Analytic functions: NTILE
Comments enabled. I *really* need your comment
In the previous article we dealt with analytic functions SUM
, AVG
and ROW_NUMBER()
.
Now we will try to emulate NTILE
.
NTILE(N)
is a special function that has no aggregate analog. It divides each grouping set of rows into N
subranges, based on ORDER BY
clause, and returns the subrange number for each row.
If we query for NTILE(5) OVER (PARTITION BY grouper ORDER BY id)
, it will return 1 for the 20% of rows with lowest id
, 2 for the next 20% of rows, etc.
Easy to see that we need a COUNT
for each grouper
to use in our calculations. Unlike SUM
, AVG
and ROW_NUMBER()
, the value of this function does not depend only on value of the previous queries.

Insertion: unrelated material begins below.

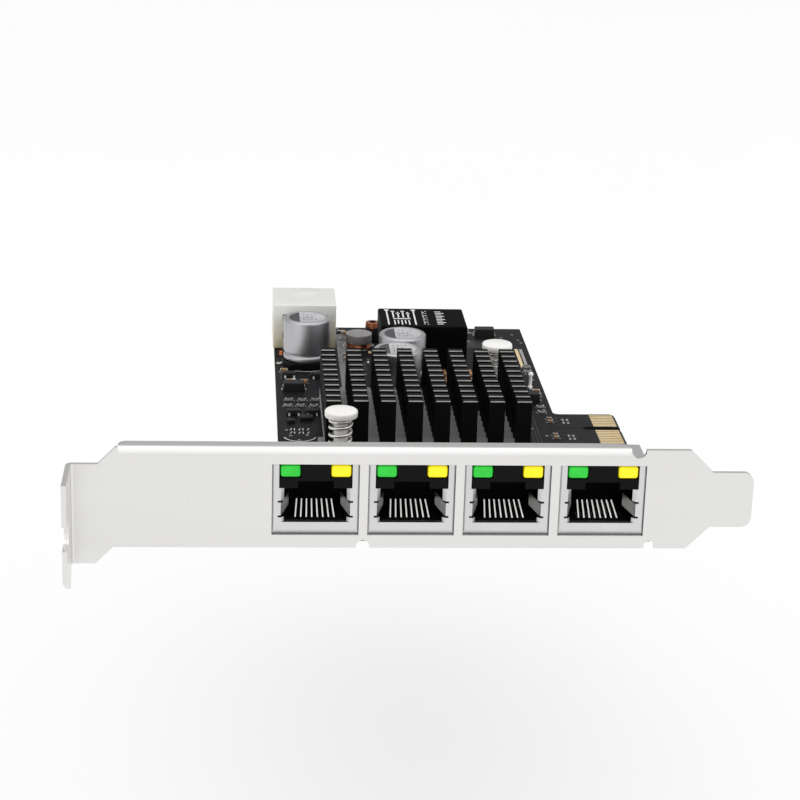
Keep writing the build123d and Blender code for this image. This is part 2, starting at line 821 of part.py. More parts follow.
def make_power_header():
    front = face_y + header_y
    rear = front + header_depth
    with BuildPart() as header:
        with BuildSketch(Plane.XZ.offset(-front)):
            with Locations((tab_x + header_mid, board_top)):
                Rectangle(header_width, header_height, align=(Align.CENTER, Align.MIN))
        extrude(amount=-header_depth)
        # Six circuit holes, the outer upper and middle lower ones keyed at two corners
        for row, z in enumerate(circuit_rows()):
            for column, x in enumerate(blade_columns()):
                with BuildSketch(Plane.XZ.offset(-rear)):
                    with Locations((x, z)):
                        Rectangle(circuit_hole, circuit_hole)
                    if (row + column) % 2 == 1:
                        chamfer(vertices().group_by(Axis.Y)[-1], length=circuit_key)
                extrude(amount=circuit_depth, mode=Mode.SUBTRACT)
                with BuildSketch(Plane.XZ.offset(-front)):
                    with Locations((x, z)):
                        Rectangle(blade + 2 * fit_gap, blade + 2 * fit_gap)
                extrude(amount=-header_depth, mode=Mode.SUBTRACT)
        # Ledge for the plug's latch
        with BuildSketch(Plane.YZ.offset(tab_x + header_mid - latch_ledge_width / 2)):
            with BuildLine():
                Polyline(
                    (rear - latch_ledge_length, board_top + header_height),
                    (rear, board_top + header_height),
                    (rear - latch_ledge_length, board_top + header_height + latch_ledge_rise),
                    close=True,
                )
            make_face()
        extrude(amount=latch_ledge_width)
    return header


def make_header_blades():
    front = face_y + header_y
    tip = front + header_depth - blade_setback
    foot = board_bottom - blade_tail
    with BuildPart() as blades:
        for z, reach in zip(circuit_rows(), (blade_exit_low, blade_exit_high)):
            for x in blade_columns():
                with BuildSketch(Plane.YZ.offset(x - blade / 2)):
                    with BuildLine():
                        Polyline(
                            (tip, z - blade / 2),
                            (tip, z + blade / 2),
                            (front - reach - blade / 2, z + blade / 2),
                            (front - reach - blade / 2, foot),
                            (front - reach + blade / 2, foot),
                            (front - reach + blade / 2, z - blade / 2),
                            close=True,
                        )
                    make_face()
                extrude(amount=blade)
    return blades


def make_power_module():
    x, y = at(module_x, module_y)
    with BuildPart() as module:
        block(x, y, board_top + module_standoff, module_width, module_depth, module_height)
        chamfer(module.faces().sort_by(Axis.Z)[-1].edges(), length=0.25)
    return module


def module_pin_places():
    x, y = at(module_x, module_y)
    half_x = module_pin_spread_x / 2
    half_y = module_pin_spread_y / 2
    return [(x + i * half_x, y + j * half_y) for i in (-1, 1) for j in (-1, 1)]


def make_module_pins():
    with BuildPart() as pins:
        for x, y in module_pin_places():
            block(x, y, board_bottom - module_pin_tail, module_pin, module_pin,
                  module_pin_tail + board_thickness + module_standoff)
    return pins


def spool(x, y, low, radius, waist, height, high_flange):
    with BuildPart() as core:
        with BuildSketch(Plane.XZ.offset(-y)):
            with BuildLine():
                Polyline(
                    (x, low),
                    (x + waist, low),
                    (x + waist, low + height - high_flange),
                    (x + radius, low + height - high_flange),
                    (x + radius, low + height),
                    (x, low + height),
                    close=True,
                )
            make_face()
        revolve(axis=Axis((x, y, 0), (0, 0, 1)))
    return core


def winding(x, y, low, inner, outer, height):
    with BuildPart() as wire:
        with BuildSketch(Plane.XY.offset(low)):
            with Locations((x, y)):
                Circle(outer)
                Circle(inner, mode=Mode.SUBTRACT)
        extrude(amount=height)
    return wire


def capacitor_spots():
    module_left = module_x - module_width / 2
    module_right = module_x + module_width / 2
    base_edge = board_left + can_places[0][0] + can_base_size / 2
    between_x = base_edge + between_share * (module_left - base_edge)
    placed = [from_side(place) for place in capacitor_places]
    beside = [at(module_right + module_capacitor_gap, y) for y in module_capacitor_ys]
    between = [at(between_x, y) for y in between_ys]
    return placed + beside + between


def make_boxes(spots, size):
    width, depth, height = size
    with BuildPart() as boxes:
        for x, y in spots:
            block(x, y, board_top, width, depth, height)
    return boxes


def make_test_pin():
    x, y = from_side(test_pin_place)
    with BuildPart() as pin:
        block(x, y, board_top, 2 * test_pin_radius, 2 * test_pin_radius, test_pin_height)
        block(x, y, board_top + test_pin_height, test_pin_head, test_pin_head, test_pin_head)
    return pin


write(make_bracket(), "bracket")
write(make_screws(), "bracket_screws")
write(make_board(), "circuit_board")
write(make_edge_contacts(), "edge_contacts")
for number, port_x in enumerate(port_xs, 1):
    write(make_shell(port_x), f"port_shell_{number}")
    write(make_housing(port_x), f"port_housing_{number}")
    write(make_contacts(port_x), f"port_contacts_{number}")
    write(make_led(port_x, -1), f"green_led_{number}")
    write(make_led(port_x, 1), f"yellow_led_{number}")
write(make_heatsink(), "heatsink")
write(make_boxes([at(sink_x, sink_y)], (chip_size, chip_size, chip_height)), "controller_chip")
with BuildPart() as thermal_pad:
    block(*at(sink_x, sink_y), board_top + chip_height, pad_size, pad_size, pad_height)
write(thermal_pad, "thermal_pad")
for end, pin_place in zip(("front", "rear"), pin_places):
    write(make_push_pin(pin_place), f"push_pin_{end}")
    write(make_pin_spring(pin_place), f"push_pin_spring_{end}")
for number, can_place in enumerate(can_places, 1):
    write(make_can(can_place), f"capacitor_can_{number}")
    write(make_can_base(can_place), f"capacitor_base_{number}")
write(make_can_leads(), "capacitor_leads")
write(make_power_header(), "power_header")
write(make_header_blades(), "power_header_blades")
write(make_power_module(), "power_module")
write(make_module_pins(), "power_module_pins")
drum_low = board_top
drum_core = spool(*at(drum_x, drum_y), drum_low, drum_radius, drum_waist, drum_height, drum_flange)
write(drum_core, "drum_choke_core")
write(winding(*at(drum_x, drum_y), drum_low, drum_waist + fit_gap, drum_radius - 2 * fit_gap,
              drum_height - drum_flange), "drum_choke_winding")
with BuildPart() as tall_choke_core:
    block(*at(choke_x, choke_y), board_top, 2 * choke_radius, 2 * choke_radius, choke_base)
write(tall_choke_core, "tall_choke_core")
with BuildPart() as tall_choke_winding:
    with Locations((*at(choke_x, choke_y), board_top + choke_base)):
        Cylinder(choke_waist, choke_height - choke_base, align=(Align.CENTER, Align.CENTER, Align.MIN))
write(tall_choke_winding, "tall_choke_winding")
for number in range(port_count):
    spot = at(transformer_x + (number - (port_count - 1) / 2) * transformer_pitch, transformer_y)
    write(make_boxes([spot], (transformer_width, transformer_depth, transformer_height)),
          f"line_transformer_{number + 1}")
write(make_boxes([from_side(crystal_place)], crystal_size), "crystal")
write(make_boxes([from_side(memory_place)], memory_size), "memory_chip")
write(make_boxes([from_side(place) for place in transistor_places], transistor_size), "small_transistors")
write(make_boxes([from_side(place) for place in diode_places], diode_size), "power_diodes")
write(make_boxes([from_side(place) for place in resistor_places], resistor_size), "chip_resistors")
write(make_boxes(capacitor_spots(), capacitor_size), "chip_capacitors")
write(make_boxes([from_side(place) for place in coupling_places], coupling_size), "coupling_capacitors")
write(make_test_pin(), "test_pin")
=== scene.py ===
import bmesh
import bpy
import random
from math import cos, pi, radians, sin
from mathutils import Matrix, Vector


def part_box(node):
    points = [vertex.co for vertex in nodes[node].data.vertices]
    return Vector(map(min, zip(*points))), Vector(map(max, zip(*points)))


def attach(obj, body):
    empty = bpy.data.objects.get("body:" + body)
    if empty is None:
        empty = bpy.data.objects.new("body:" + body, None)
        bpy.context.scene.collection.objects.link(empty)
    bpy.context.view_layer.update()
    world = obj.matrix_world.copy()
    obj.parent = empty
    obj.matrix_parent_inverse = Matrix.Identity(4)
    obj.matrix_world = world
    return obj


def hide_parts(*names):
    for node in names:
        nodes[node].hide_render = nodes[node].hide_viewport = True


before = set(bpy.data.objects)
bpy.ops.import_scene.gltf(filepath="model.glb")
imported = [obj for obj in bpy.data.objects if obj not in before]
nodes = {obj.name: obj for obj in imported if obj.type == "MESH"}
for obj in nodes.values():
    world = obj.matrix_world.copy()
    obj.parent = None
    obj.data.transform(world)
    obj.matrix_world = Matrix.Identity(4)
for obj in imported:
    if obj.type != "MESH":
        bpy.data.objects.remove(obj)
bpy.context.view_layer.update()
mm = 0.001
weldReach = 0.002 * mm
roundAbove = 35
collection = bpy.context.scene.collection


def linear(code):
    # sRGB hex to the linear colour that the shaders take
    parts = [int(code[i:i + 2], 16) / 255 for i in (0, 2, 4)]
    return tuple(c / 12.92 if c <= 0.04045 else ((c + 0.055) / 1.055) ** 2.4 for c in parts) + (1.0,)


def addNode(tree, kind, settings=None, links=None, stops=None):
    node = tree.nodes.new(kind)
    for key, value in (settings or {}).items():
        if isinstance(key, int) or key in node.inputs:
            node.inputs[key].default_value = value
        else:
            setattr(node, key, value)
    for key, socket in (links or {}).items():
        tree.links.new(socket, node.inputs[key])
    if stops:
        points = node.color_ramp.elements
        while len(points) < len(stops):
            points.new(0.5)
        for point, (place, colour) in zip(points, stops):
            point.position = place
            point.color = colour
    return node


sockets = {"coat": "Coat Weight", "coatRough": "Coat Roughness", "gloss": "Specular IOR Level",
           "under": "Subsurface Weight"}


def makeMaterial(name, look):
    # Slow blotches tint the colour, and fine grain moves the roughness and the bump. The rest is optional
    material = bpy.data.materials.new(name)
    material.use_nodes = True
    tree = material.node_tree
    tree.nodes.clear()
    place = addNode(tree, "ShaderNodeTexCoord").outputs["Object"]
    placed = addNode(tree, "ShaderNodeMapping", {"Scale": look.get("stretch", (1, 1, 1))},
                     {"Vector": place}).outputs["Vector"]
    blotch = addNode(tree, "ShaderNodeTexNoise",
                     {"Scale": 1 / (look["blotchSize"] * mm), "Detail": 3.0, "Roughness": 0.55},
                     {"Vector": placed}).outputs["Fac"]
    grain = addNode(tree, "ShaderNodeTexNoise",
                    {"Scale": 1 / (look["grainSize"] * mm), "Detail": 4.0, "Roughness": 0.6},
                    {"Vector": placed}).outputs["Fac"]
    colour = addNode(tree, "ShaderNodeValToRGB", links={"Fac": blotch},
                     stops=[(0.3, linear(look["dark"])), (0.7, linear(look["pale"]))]).outputs["Color"]
    if "fade" in look:
        # Colour at the low end of one axis, fading out between two places in millimetres
        foot, axis, low, high = look["fade"]
        height = addNode(tree, "ShaderNodeSeparateXYZ", links={"Vector": place}).outputs[axis]
        share = addNode(tree, "ShaderNodeMapRange", {"From Min": low * mm, "From Max": high * mm},
                        {"Value": height}).outputs["Result"]
        colour = addNode(tree, "ShaderNodeMix", {"data_type": "RGBA", 6: linear(foot)},
                         {0: share, 7: colour}).outputs[2]
    spread = look["roughSpread"]
    rough = addNode(tree, "ShaderNodeMapRange",
                    {"From Min": 0.3, "From Max": 0.7, "To Min": look["rough"] - spread,
                     "To Max": look["rough"] + spread}, {"Value": grain}).outputs["Result"]
    height = grain
    if "weave" in look:
        # Glass cloth under the lacquer: two sets of threads at their real spacing
        scale = pi / (10 * look["weave"] * mm)
        threads = [addNode(tree, "ShaderNodeTexWave", {"bands_direction": axis, "Scale": scale},
                           {"Vector": place}).outputs["Fac"] for axis in ("X", "Y")]
        cloth = addNode(tree, "ShaderNodeMath", {"operation": "MULTIPLY"},
                        {0: threads[0], 1: threads[1]}).outputs[0]
        height = addNode(tree, "ShaderNodeMath", {"operation": "ADD"}, {0: grain, 1: cloth}).outputs[0]
    bump = addNode(tree, "ShaderNodeBump", {"Strength": look["bump"], "Distance": look["bumpDepth"] * mm},
                   {"Height": height}).outputs["Normal"]
    settings = {"Metallic": look.get("metal", 0.0)}
    for key, socket in sockets.items():
        if key in look:
            settings[socket] = look[key]
    if "under" in look:
        settings["Subsurface Radius"] = (1.0, 0.9, 0.7)
        settings["Subsurface Scale"] = 1.5 * mm
    if "glow" in look:
        settings["Emission Color"] = linear(look["pale"])
        settings["Emission Strength"] = look["glow"]
    shader = addNode(tree, "ShaderNodeBsdfPrincipled", settings,
                     {"Base Color": colour, "Roughness": rough, "Normal": bump}).outputs["BSDF"]
    addNode(tree, "ShaderNodeOutputMaterial", links={"Surface": shader})
    return material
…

That's why we'll need an extra join:
SELECT ao.*, FLOOR((@r * @_n) / cnt) + 1 AS `NTILE(5) OVER (PARTITION BY grouper ORDER BY id)` FROM ( SELECT @_n := 5, @_grouper := 'N' ) vars, ( SELECT a.*, cnt FROM ( SELECT grouper, COUNT(*) AS cnt FROM t_aggregator GROUP BY grouper ) cnt, t_aggregator a WHERE a.grouper = cnt.grouper ORDER BY grouper, id ) ao WHERE CASE WHEN @_grouper <> grouper THEN @r := -1 ELSE 0 END IS NOT NULL AND (@r := @r + 1) IS NOT NULL AND (@_grouper := grouper) IS NOT NULL
As you can see, we select the COUNT(*)
of rows for each grouper and join the results of the query with t_aggregator
, so along with each row of t_aggregator
we have the total count of rows for the given grouper
.
In the SELECT
clause, we just count the percentile our current row belongs to, multiply it by N
and add a 1 (as NTILE
results are 1-based).